§ WRITTEN TASK: Each line of the material below should be reproduced exactly.

§ DATA SHOWN:
+ + + + + + +
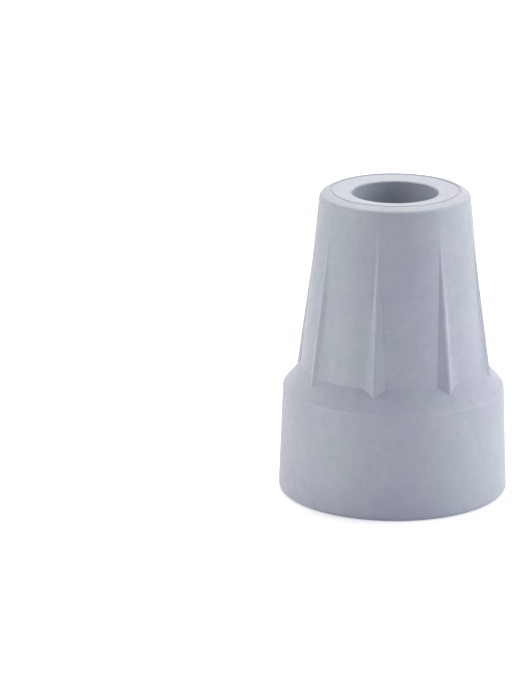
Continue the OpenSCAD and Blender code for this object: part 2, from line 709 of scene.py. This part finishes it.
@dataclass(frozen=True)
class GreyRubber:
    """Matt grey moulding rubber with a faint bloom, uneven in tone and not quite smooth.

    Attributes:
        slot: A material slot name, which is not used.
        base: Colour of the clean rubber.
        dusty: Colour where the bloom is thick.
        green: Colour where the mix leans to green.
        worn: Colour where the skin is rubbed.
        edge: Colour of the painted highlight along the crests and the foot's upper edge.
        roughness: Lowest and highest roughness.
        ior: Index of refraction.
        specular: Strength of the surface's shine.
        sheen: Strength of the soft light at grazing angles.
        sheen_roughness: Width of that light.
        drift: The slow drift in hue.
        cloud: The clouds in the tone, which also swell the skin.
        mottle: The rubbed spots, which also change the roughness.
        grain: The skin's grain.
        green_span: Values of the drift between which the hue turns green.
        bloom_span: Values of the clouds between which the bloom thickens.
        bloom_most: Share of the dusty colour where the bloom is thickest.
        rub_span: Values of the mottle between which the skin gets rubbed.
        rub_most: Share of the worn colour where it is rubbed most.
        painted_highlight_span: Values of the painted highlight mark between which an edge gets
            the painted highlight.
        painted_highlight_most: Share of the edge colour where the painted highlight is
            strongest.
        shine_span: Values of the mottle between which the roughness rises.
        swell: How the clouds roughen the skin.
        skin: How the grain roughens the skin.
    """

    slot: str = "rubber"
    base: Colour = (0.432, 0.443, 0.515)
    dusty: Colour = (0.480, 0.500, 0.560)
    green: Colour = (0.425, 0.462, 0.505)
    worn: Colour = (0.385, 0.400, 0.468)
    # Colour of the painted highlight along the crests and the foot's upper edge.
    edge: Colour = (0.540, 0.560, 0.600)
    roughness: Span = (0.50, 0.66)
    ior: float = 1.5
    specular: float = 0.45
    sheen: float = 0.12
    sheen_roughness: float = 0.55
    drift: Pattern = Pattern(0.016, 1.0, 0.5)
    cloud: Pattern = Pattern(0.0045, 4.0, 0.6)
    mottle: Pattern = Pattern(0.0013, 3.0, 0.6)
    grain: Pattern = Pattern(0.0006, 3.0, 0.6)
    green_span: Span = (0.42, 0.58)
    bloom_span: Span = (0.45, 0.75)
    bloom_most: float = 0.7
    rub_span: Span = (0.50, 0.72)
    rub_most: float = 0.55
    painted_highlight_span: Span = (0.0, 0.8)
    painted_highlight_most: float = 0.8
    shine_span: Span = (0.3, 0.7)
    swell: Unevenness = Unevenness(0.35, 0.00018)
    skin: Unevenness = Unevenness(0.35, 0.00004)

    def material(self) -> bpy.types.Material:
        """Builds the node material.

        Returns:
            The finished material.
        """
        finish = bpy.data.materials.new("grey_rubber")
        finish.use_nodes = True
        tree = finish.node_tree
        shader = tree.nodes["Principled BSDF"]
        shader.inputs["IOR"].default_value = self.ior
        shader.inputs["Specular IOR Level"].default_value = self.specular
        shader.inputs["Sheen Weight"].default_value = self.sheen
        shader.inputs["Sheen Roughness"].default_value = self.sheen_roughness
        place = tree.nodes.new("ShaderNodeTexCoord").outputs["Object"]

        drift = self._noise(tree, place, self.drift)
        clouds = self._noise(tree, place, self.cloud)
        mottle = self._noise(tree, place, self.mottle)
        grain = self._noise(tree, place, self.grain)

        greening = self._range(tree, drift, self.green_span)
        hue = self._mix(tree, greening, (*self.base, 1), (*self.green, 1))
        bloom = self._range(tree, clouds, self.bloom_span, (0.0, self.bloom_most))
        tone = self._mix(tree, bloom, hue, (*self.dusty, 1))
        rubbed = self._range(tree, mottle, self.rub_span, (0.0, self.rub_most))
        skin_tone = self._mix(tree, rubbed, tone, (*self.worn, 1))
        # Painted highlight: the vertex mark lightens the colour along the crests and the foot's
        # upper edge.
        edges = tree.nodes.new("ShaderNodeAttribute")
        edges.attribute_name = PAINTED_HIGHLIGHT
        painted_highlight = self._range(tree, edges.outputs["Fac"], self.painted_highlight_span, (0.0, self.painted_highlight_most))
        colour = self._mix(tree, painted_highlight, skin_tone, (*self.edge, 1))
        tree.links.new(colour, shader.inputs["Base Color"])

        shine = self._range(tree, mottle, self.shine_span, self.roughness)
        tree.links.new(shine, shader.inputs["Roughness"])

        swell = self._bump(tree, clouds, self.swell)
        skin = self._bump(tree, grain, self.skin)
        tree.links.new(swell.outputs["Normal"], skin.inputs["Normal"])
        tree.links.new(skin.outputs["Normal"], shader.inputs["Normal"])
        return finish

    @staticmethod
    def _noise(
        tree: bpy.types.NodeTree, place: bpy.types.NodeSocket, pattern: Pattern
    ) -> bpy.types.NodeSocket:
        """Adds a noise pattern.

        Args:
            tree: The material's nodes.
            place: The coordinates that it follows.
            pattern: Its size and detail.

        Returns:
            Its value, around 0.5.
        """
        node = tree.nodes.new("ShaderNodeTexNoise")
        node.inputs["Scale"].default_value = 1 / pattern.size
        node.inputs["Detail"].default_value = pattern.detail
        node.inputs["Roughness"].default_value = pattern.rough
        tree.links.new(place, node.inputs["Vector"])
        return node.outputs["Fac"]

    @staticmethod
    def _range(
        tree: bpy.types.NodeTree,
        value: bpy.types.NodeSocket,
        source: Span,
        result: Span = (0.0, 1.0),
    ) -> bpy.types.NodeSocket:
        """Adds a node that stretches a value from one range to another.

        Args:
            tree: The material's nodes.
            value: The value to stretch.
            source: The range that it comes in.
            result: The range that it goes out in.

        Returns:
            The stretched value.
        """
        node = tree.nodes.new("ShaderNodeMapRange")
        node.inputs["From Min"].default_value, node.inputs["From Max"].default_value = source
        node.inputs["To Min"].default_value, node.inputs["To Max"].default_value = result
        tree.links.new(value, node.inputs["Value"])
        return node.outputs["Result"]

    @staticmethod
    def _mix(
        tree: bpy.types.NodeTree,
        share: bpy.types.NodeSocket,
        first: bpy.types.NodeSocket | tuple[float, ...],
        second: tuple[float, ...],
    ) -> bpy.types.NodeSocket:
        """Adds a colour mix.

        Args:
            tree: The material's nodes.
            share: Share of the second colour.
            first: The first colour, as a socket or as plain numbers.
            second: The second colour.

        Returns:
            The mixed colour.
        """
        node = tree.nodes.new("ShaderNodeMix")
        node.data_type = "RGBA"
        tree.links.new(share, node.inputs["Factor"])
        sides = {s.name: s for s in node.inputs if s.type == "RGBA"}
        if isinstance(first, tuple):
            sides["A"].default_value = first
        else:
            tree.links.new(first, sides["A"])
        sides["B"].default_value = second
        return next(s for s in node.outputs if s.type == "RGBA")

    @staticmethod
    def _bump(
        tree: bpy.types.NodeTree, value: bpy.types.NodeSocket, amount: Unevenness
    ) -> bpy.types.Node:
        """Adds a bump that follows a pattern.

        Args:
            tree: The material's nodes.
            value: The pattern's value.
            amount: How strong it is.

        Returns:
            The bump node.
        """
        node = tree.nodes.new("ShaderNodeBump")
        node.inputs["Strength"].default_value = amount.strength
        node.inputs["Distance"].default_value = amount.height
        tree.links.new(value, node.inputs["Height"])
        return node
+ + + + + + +
§ SOLUTION TO THE EXERCISE:
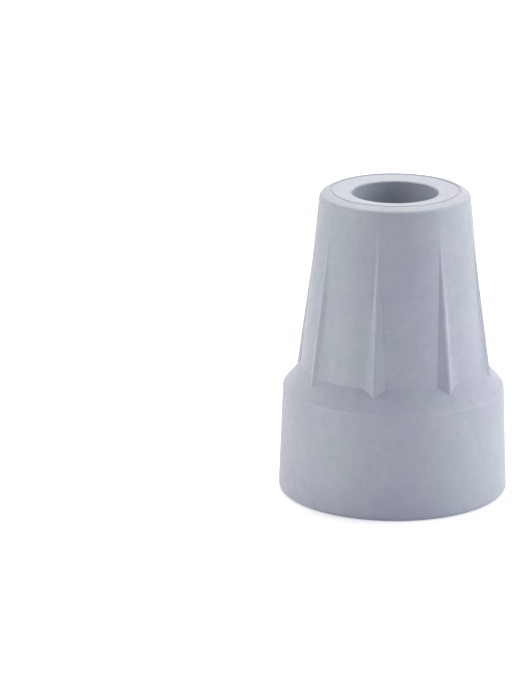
Continue the OpenSCAD and Blender code for this object: part 2, from line 709 of scene.py. This part finishes it.
@dataclass(frozen=True)
class GreyRubber:
    """Matt grey moulding rubber with a faint bloom, uneven in tone and not quite smooth.

    Attributes:
        slot: A material slot name, which is not used.
        base: Colour of the clean rubber.
        dusty: Colour where the bloom is thick.
        green: Colour where the mix leans to green.
        worn: Colour where the skin is rubbed.
        edge: Colour of the painted highlight along the crests and the foot's upper edge.
        roughness: Lowest and highest roughness.
        ior: Index of refraction.
        specular: Strength of the surface's shine.
        sheen: Strength of the soft light at grazing angles.
        sheen_roughness: Width of that light.
        drift: The slow drift in hue.
        cloud: The clouds in the tone, which also swell the skin.
        mottle: The rubbed spots, which also change the roughness.
        grain: The skin's grain.
        green_span: Values of the drift between which the hue turns green.
        bloom_span: Values of the clouds between which the bloom thickens.
        bloom_most: Share of the dusty colour where the bloom is thickest.
        rub_span: Values of the mottle between which the skin gets rubbed.
        rub_most: Share of the worn colour where it is rubbed most.
        painted_highlight_span: Values of the painted highlight mark between which an edge gets
            the painted highlight.
        painted_highlight_most: Share of the edge colour where the painted highlight is
            strongest.
        shine_span: Values of the mottle between which the roughness rises.
        swell: How the clouds roughen the skin.
        skin: How the grain roughens the skin.
    """

    slot: str = "rubber"
    base: Colour = (0.432, 0.443, 0.515)
    dusty: Colour = (0.480, 0.500, 0.560)
    green: Colour = (0.425, 0.462, 0.505)
    worn: Colour = (0.385, 0.400, 0.468)
    # Colour of the painted highlight along the crests and the foot's upper edge.
    edge: Colour = (0.540, 0.560, 0.600)
    roughness: Span = (0.50, 0.66)
    ior: float = 1.5
    specular: float = 0.45
    sheen: float = 0.12
    sheen_roughness: float = 0.55
    drift: Pattern = Pattern(0.016, 1.0, 0.5)
    cloud: Pattern = Pattern(0.0045, 4.0, 0.6)
    mottle: Pattern = Pattern(0.0013, 3.0, 0.6)
    grain: Pattern = Pattern(0.0006, 3.0, 0.6)
    green_span: Span = (0.42, 0.58)
    bloom_span: Span = (0.45, 0.75)
    bloom_most: float = 0.7
    rub_span: Span = (0.50, 0.72)
    rub_most: float = 0.55
    painted_highlight_span: Span = (0.0, 0.8)
    painted_highlight_most: float = 0.8
    shine_span: Span = (0.3, 0.7)
    swell: Unevenness = Unevenness(0.35, 0.00018)
    skin: Unevenness = Unevenness(0.35, 0.00004)

    def material(self) -> bpy.types.Material:
        """Builds the node material.

        Returns:
            The finished material.
        """
        finish = bpy.data.materials.new("grey_rubber")
        finish.use_nodes = True
        tree = finish.node_tree
        shader = tree.nodes["Principled BSDF"]
        shader.inputs["IOR"].default_value = self.ior
        shader.inputs["Specular IOR Level"].default_value = self.specular
        shader.inputs["Sheen Weight"].default_value = self.sheen
        shader.inputs["Sheen Roughness"].default_value = self.sheen_roughness
        place = tree.nodes.new("ShaderNodeTexCoord").outputs["Object"]

        drift = self._noise(tree, place, self.drift)
        clouds = self._noise(tree, place, self.cloud)
        mottle = self._noise(tree, place, self.mottle)
        grain = self._noise(tree, place, self.grain)

        greening = self._range(tree, drift, self.green_span)
        hue = self._mix(tree, greening, (*self.base, 1), (*self.green, 1))
        bloom = self._range(tree, clouds, self.bloom_span, (0.0, self.bloom_most))
        tone = self._mix(tree, bloom, hue, (*self.dusty, 1))
        rubbed = self._range(tree, mottle, self.rub_span, (0.0, self.rub_most))
        skin_tone = self._mix(tree, rubbed, tone, (*self.worn, 1))
        # Painted highlight: the vertex mark lightens the colour along the crests and the foot's
        # upper edge.
        edges = tree.nodes.new("ShaderNodeAttribute")
        edges.attribute_name = PAINTED_HIGHLIGHT
        painted_highlight = self._range(tree, edges.outputs["Fac"], self.painted_highlight_span, (0.0, self.painted_highlight_most))
        colour = self._mix(tree, painted_highlight, skin_tone, (*self.edge, 1))
        tree.links.new(colour, shader.inputs["Base Color"])

        shine = self._range(tree, mottle, self.shine_span, self.roughness)
        tree.links.new(shine, shader.inputs["Roughness"])

        swell = self._bump(tree, clouds, self.swell)
        skin = self._bump(tree, grain, self.skin)
        tree.links.new(swell.outputs["Normal"], skin.inputs["Normal"])
        tree.links.new(skin.outputs["Normal"], shader.inputs["Normal"])
        return finish

    @staticmethod
    def _noise(
        tree: bpy.types.NodeTree, place: bpy.types.NodeSocket, pattern: Pattern
    ) -> bpy.types.NodeSocket:
        """Adds a noise pattern.

        Args:
            tree: The material's nodes.
            place: The coordinates that it follows.
            pattern: Its size and detail.

        Returns:
            Its value, around 0.5.
        """
        node = tree.nodes.new("ShaderNodeTexNoise")
        node.inputs["Scale"].default_value = 1 / pattern.size
        node.inputs["Detail"].default_value = pattern.detail
        node.inputs["Roughness"].default_value = pattern.rough
        tree.links.new(place, node.inputs["Vector"])
        return node.outputs["Fac"]

    @staticmethod
    def _range(
        tree: bpy.types.NodeTree,
        value: bpy.types.NodeSocket,
        source: Span,
        result: Span = (0.0, 1.0),
    ) -> bpy.types.NodeSocket:
        """Adds a node that stretches a value from one range to another.

        Args:
            tree: The material's nodes.
            value: The value to stretch.
            source: The range that it comes in.
            result: The range that it goes out in.

        Returns:
            The stretched value.
        """
        node = tree.nodes.new("ShaderNodeMapRange")
        node.inputs["From Min"].default_value, node.inputs["From Max"].default_value = source
        node.inputs["To Min"].default_value, node.inputs["To Max"].default_value = result
        tree.links.new(value, node.inputs["Value"])
        return node.outputs["Result"]

    @staticmethod
    def _mix(
        tree: bpy.types.NodeTree,
        share: bpy.types.NodeSocket,
        first: bpy.types.NodeSocket | tuple[float, ...],
        second: tuple[float, ...],
    ) -> bpy.types.NodeSocket:
        """Adds a colour mix.

        Args:
            tree: The material's nodes.
            share: Share of the second colour.
            first: The first colour, as a socket or as plain numbers.
            second: The second colour.

        Returns:
            The mixed colour.
        """
        node = tree.nodes.new("ShaderNodeMix")
        node.data_type = "RGBA"
        tree.links.new(share, node.inputs["Factor"])
        sides = {s.name: s for s in node.inputs if s.type == "RGBA"}
        if isinstance(first, tuple):
            sides["A"].default_value = first
        else:
            tree.links.new(first, sides["A"])
        sides["B"].default_value = second
        return next(s for s in node.outputs if s.type == "RGBA")

    @staticmethod
    def _bump(
        tree: bpy.types.NodeTree, value: bpy.types.NodeSocket, amount: Unevenness
    ) -> bpy.types.Node:
        """Adds a bump that follows a pattern.

        Args:
            tree: The material's nodes.
            value: The pattern's value.
            amount: How strong it is.

        Returns:
            The bump node.
        """
        node = tree.nodes.new("ShaderNodeBump")
        node.inputs["Strength"].default_value = amount.strength
        node.inputs["Distance"].default_value = amount.height
        tree.links.new(value, node.inputs["Height"])
        return node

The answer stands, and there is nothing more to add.